- [SUPPLIED INFORMATION]:
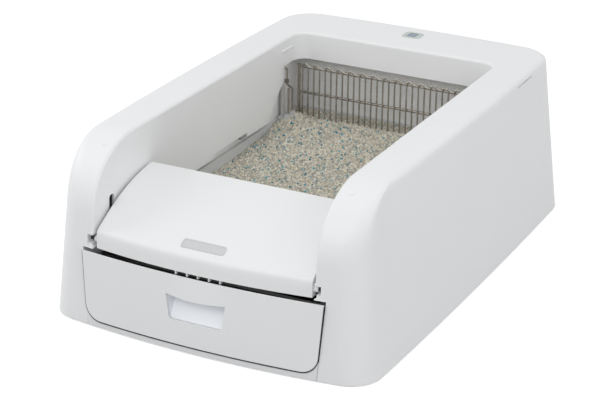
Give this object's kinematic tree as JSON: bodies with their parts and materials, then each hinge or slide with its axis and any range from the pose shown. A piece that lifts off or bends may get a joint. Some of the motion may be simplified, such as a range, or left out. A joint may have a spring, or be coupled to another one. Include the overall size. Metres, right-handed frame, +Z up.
{
  "type": "automatic raking litter box",
  "caption": "Automatic raking cat litter box with an open-topped white housing, a belt-drawn wire rake, a hinged hood and a front waste drawer.",
  "frame": {"origin": "on the floor under the middle of the box's outline", "axes": "+Z up, the waste drawer faces -Y, +X to the right seen from the front"},
  "size_m": [0.4496, 0.6754, 0.2256],
  "materials": {
    "white_shell": "satin",
    "base_plastic": "satin",
    "tray_plastic": "satin",
    "litter": "matte",
    "baffle_plastic": "satin",
    "hood_plastic": "satin",
    "steel_wire": "polished",
    "bright_steel": "polished",
    "badge_silver": "satin",
    "drawer_plastic": "satin",
    "cup_plastic": "gloss",
    "bin_plastic": "satin",
    "dark_plastic": "matte",
    "carriage_grey": "satin",
    "belt_rubber": "matte",
    "foot_rubber": "matte",
    "pulley_plastic": "satin",
    "bush_bronze": "satin",
    "motor_metal": "satin",
    "bezel_plastic": "satin",
    "button_plastic": "gloss",
    "board_green": "satin",
    "jack_black": "satin"
  },
  "bodies": {
    "frame": {"upper_housing": "white_shell", "hole_plugs": "white_shell", "base_chassis": "base_plastic", "drawer_runner_left": "base_plastic", "drawer_runner_right": "base_plastic", "litter_tray": "tray_plastic", "litter_bed": "litter", "rear_liner": "baffle_plastic", "guide_rod_left": "bright_steel", "guide_rod_right": "bright_steel", "idler_pin_left": "bright_steel", "idler_pin_right": "bright_steel", "housing_screws": "bright_steel", "tray_latch_left": "dark_plastic", "tray_latch_right": "dark_plastic", "tact_switch": "dark_plastic", "limit_switch_front": "dark_plastic", "limit_switch_rear": "dark_plastic", "drive_belt_left": "belt_rubber", "drive_belt_right": "belt_rubber", "rubber_feet": "foot_rubber", "shaft_bushes": "bush_bronze", "gearmotor": "motor_metal", "motor_bracket": "motor_metal", "button_bezel": "bezel_plastic", "control_board": "board_green", "dc_jack": "jack_black"},
    "drawer": {"drawer_front": "drawer_plastic", "handle_cup": "cup_plastic", "drawer_bin": "bin_plastic", "bag_clamp_frame": "bin_plastic"},
    "hood": {"waste_hood": "hood_plastic", "hood_hinge_pins": "dark_plastic", "badge_plate": "badge_silver"},
    "rake": {"rake_top_bar": "steel_wire", "rake_mid_bar": "steel_wire", "rake_end_posts": "steel_wire", "rake_tines": "steel_wire", "rake_hook_left": "steel_wire", "rake_hook_right": "steel_wire", "rake_side_wire_left": "steel_wire", "rake_side_wire_right": "steel_wire", "lift_pad_left": "dark_plastic", "lift_pad_right": "dark_plastic", "carriage_left": "carriage_grey", "carriage_right": "carriage_grey"},
    "cross_shaft": {"drive_shaft": "bright_steel", "drive_gear": "pulley_plastic", "drive_pulley_left": "pulley_plastic", "drive_pulley_right": "pulley_plastic"},
    "idler_left": {"idler_pulley_left": "pulley_plastic"},
    "idler_right": {"idler_pulley_right": "pulley_plastic"},
    "motor_shaft": {"motor_pinion": "pulley_plastic"},
    "button": {"control_button": "button_plastic"}
  },
  "joints": [
    {"name": "drawer_slide", "type": "slide", "parent": "frame", "child": "drawer", "axis": [0, -1, 0], "range_m": [0, 0.12]},
    {"name": "hood_hinge", "type": "hinge", "parent": "frame", "child": "hood", "pos_m": [0, -0.312, 0.112], "axis": [1, 0, 0], "range_deg": [0, 75]},
    {"name": "rake_slide", "type": "slide", "parent": "frame", "child": "rake", "axis": [0, -1, 0], "range_m": [0, 0.32], "deforming": ["litter_bed"]},
    {"name": "cross_shaft_turn", "type": "hinge", "parent": "frame", "child": "cross_shaft", "pos_m": [0, 0.292, 0.092], "axis": [1, 0, 0], "range_deg": [0, 1569]},
    {"name": "idler_left_turn", "type": "hinge", "parent": "frame", "child": "idler_left", "pos_m": [-0.19, -0.228, 0.092], "axis": [1, 0, 0], "range_deg": [0, 1569]},
    {"name": "idler_right_turn", "type": "hinge", "parent": "frame", "child": "idler_right", "pos_m": [0.19, -0.228, 0.092], "axis": [1, 0, 0], "range_deg": [0, 1569]},
    {"name": "pinion_turn", "type": "hinge", "parent": "frame", "child": "motor_shaft", "pos_m": [0, 0.292, 0.062], "axis": [1, 0, 0], "range_deg": [-4703, 0]},
    {"name": "button_press", "type": "slide", "parent": "frame", "child": "button", "axis": [0, 0, -1], "range_m": [0, 0.001], "stiffness_N_per_m": 400, "springref_m": -0.0004}
  ],
  "couplings": [
    {"joint": "cross_shaft_turn", "follows": "rake_slide", "rad_per_m": 85.47},
    {"joint": "idler_left_turn", "follows": "rake_slide", "rad_per_m": 85.47},
    {"joint": "idler_right_turn", "follows": "rake_slide", "rad_per_m": 85.47},
    {"joint": "pinion_turn", "follows": "rake_slide", "rad_per_m": -256.41}
  ]
}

- [YOUR OBJECTIVE]:
Hand back the material above in full, exactly as written.

- [EXPECTED ANSWER]:
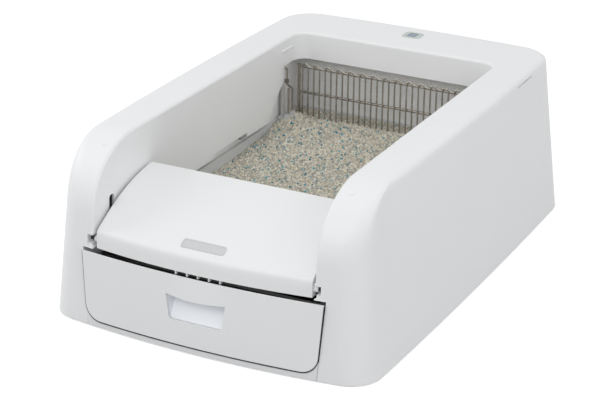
Give this object's kinematic tree as JSON: bodies with their parts and materials, then each hinge or slide with its axis and any range from the pose shown. A piece that lifts off or bends may get a joint. Some of the motion may be simplified, such as a range, or left out. A joint may have a spring, or be coupled to another one. Include the overall size. Metres, right-handed frame, +Z up.
{
  "type": "automatic raking litter box",
  "caption": "Automatic raking cat litter box with an open-topped white housing, a belt-drawn wire rake, a hinged hood and a front waste drawer.",
  "frame": {"origin": "on the floor under the middle of the box's outline", "axes": "+Z up, the waste drawer faces -Y, +X to the right seen from the front"},
  "size_m": [0.4496, 0.6754, 0.2256],
  "materials": {
    "white_shell": "satin",
    "base_plastic": "satin",
    "tray_plastic": "satin",
    "litter": "matte",
    "baffle_plastic": "satin",
    "hood_plastic": "satin",
    "steel_wire": "polished",
    "bright_steel": "polished",
    "badge_silver": "satin",
    "drawer_plastic": "satin",
    "cup_plastic": "gloss",
    "bin_plastic": "satin",
    "dark_plastic": "matte",
    "carriage_grey": "satin",
    "belt_rubber": "matte",
    "foot_rubber": "matte",
    "pulley_plastic": "satin",
    "bush_bronze": "satin",
    "motor_metal": "satin",
    "bezel_plastic": "satin",
    "button_plastic": "gloss",
    "board_green": "satin",
    "jack_black": "satin"
  },
  "bodies": {
    "frame": {"upper_housing": "white_shell", "hole_plugs": "white_shell", "base_chassis": "base_plastic", "drawer_runner_left": "base_plastic", "drawer_runner_right": "base_plastic", "litter_tray": "tray_plastic", "litter_bed": "litter", "rear_liner": "baffle_plastic", "guide_rod_left": "bright_steel", "guide_rod_right": "bright_steel", "idler_pin_left": "bright_steel", "idler_pin_right": "bright_steel", "housing_screws": "bright_steel", "tray_latch_left": "dark_plastic", "tray_latch_right": "dark_plastic", "tact_switch": "dark_plastic", "limit_switch_front": "dark_plastic", "limit_switch_rear": "dark_plastic", "drive_belt_left": "belt_rubber", "drive_belt_right": "belt_rubber", "rubber_feet": "foot_rubber", "shaft_bushes": "bush_bronze", "gearmotor": "motor_metal", "motor_bracket": "motor_metal", "button_bezel": "bezel_plastic", "control_board": "board_green", "dc_jack": "jack_black"},
    "drawer": {"drawer_front": "drawer_plastic", "handle_cup": "cup_plastic", "drawer_bin": "bin_plastic", "bag_clamp_frame": "bin_plastic"},
    "hood": {"waste_hood": "hood_plastic", "hood_hinge_pins": "dark_plastic", "badge_plate": "badge_silver"},
    "rake": {"rake_top_bar": "steel_wire", "rake_mid_bar": "steel_wire", "rake_end_posts": "steel_wire", "rake_tines": "steel_wire", "rake_hook_left": "steel_wire", "rake_hook_right": "steel_wire", "rake_side_wire_left": "steel_wire", "rake_side_wire_right": "steel_wire", "lift_pad_left": "dark_plastic", "lift_pad_right": "dark_plastic", "carriage_left": "carriage_grey", "carriage_right": "carriage_grey"},
    "cross_shaft": {"drive_shaft": "bright_steel", "drive_gear": "pulley_plastic", "drive_pulley_left": "pulley_plastic", "drive_pulley_right": "pulley_plastic"},
    "idler_left": {"idler_pulley_left": "pulley_plastic"},
    "idler_right": {"idler_pulley_right": "pulley_plastic"},
    "motor_shaft": {"motor_pinion": "pulley_plastic"},
    "button": {"control_button": "button_plastic"}
  },
  "joints": [
    {"name": "drawer_slide", "type": "slide", "parent": "frame", "child": "drawer", "axis": [0, -1, 0], "range_m": [0, 0.12]},
    {"name": "hood_hinge", "type": "hinge", "parent": "frame", "child": "hood", "pos_m": [0, -0.312, 0.112], "axis": [1, 0, 0], "range_deg": [0, 75]},
    {"name": "rake_slide", "type": "slide", "parent": "frame", "child": "rake", "axis": [0, -1, 0], "range_m": [0, 0.32], "deforming": ["litter_bed"]},
    {"name": "cross_shaft_turn", "type": "hinge", "parent": "frame", "child": "cross_shaft", "pos_m": [0, 0.292, 0.092], "axis": [1, 0, 0], "range_deg": [0, 1569]},
    {"name": "idler_left_turn", "type": "hinge", "parent": "frame", "child": "idler_left", "pos_m": [-0.19, -0.228, 0.092], "axis": [1, 0, 0], "range_deg": [0, 1569]},
    {"name": "idler_right_turn", "type": "hinge", "parent": "frame", "child": "idler_right", "pos_m": [0.19, -0.228, 0.092], "axis": [1, 0, 0], "range_deg": [0, 1569]},
    {"name": "pinion_turn", "type": "hinge", "parent": "frame", "child": "motor_shaft", "pos_m": [0, 0.292, 0.062], "axis": [1, 0, 0], "range_deg": [-4703, 0]},
    {"name": "button_press", "type": "slide", "parent": "frame", "child": "button", "axis": [0, 0, -1], "range_m": [0, 0.001], "stiffness_N_per_m": 400, "springref_m": -0.0004}
  ],
  "couplings": [
    {"joint": "cross_shaft_turn", "follows": "rake_slide", "rad_per_m": 85.47},
    {"joint": "idler_left_turn", "follows": "rake_slide", "rad_per_m": 85.47},
    {"joint": "idler_right_turn", "follows": "rake_slide", "rad_per_m": 85.47},
    {"joint": "pinion_turn", "follows": "rake_slide", "rad_per_m": -256.41}
  ]
}